In the build-up to your prayer space, remember that it won’t just be pupils who are affected by it. The school community is wide and varied, including; pupils, teaching staff, caretakers and cleaners, Governors, parents and families at home, school visitors, even local church members. And you will want to communicate with each of these groups in different ways.
Find out which churches have connections with the school, and let them know the dates of the prayer space. Ask them to pray, and give them a few prayer requests. If you’re hosting an open evening during the prayer space, invite them to visit – to come and see.

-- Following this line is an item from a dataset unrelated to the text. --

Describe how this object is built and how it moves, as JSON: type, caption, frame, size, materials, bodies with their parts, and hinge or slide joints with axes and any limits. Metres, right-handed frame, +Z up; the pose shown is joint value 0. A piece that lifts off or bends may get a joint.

Some schools (primary more than secondary) like to write a short letter to parents about their upcoming prayer space. You could offer to draft this letter with them, explaining what a prayer space is, and how yours is going to work. If you’re hosting an open evening during the prayer space (which we’d recommend) invite them to visit with their child. Have refreshments available.
You could offer to prepare a short briefing for staff, to explain what a prayer space is and how theirs is going to work. If possible, present this to the staff team in person. If it’s not, print it onto one sheet of A4 and include a couple of good photos of prayer activities, along with your contact details. You may like to include a link to this website as well. Invite staff and Governors to visit the prayer space, either during a special session before it ‘officially’ opens, or throughout the week.
Some schools like pupils to know about the prayer space in advance. In which case, you could create a simple ‘coming soon’ poster, or offer to do a short assembly on ‘What is prayer?’ to dispel some myths and stir interest.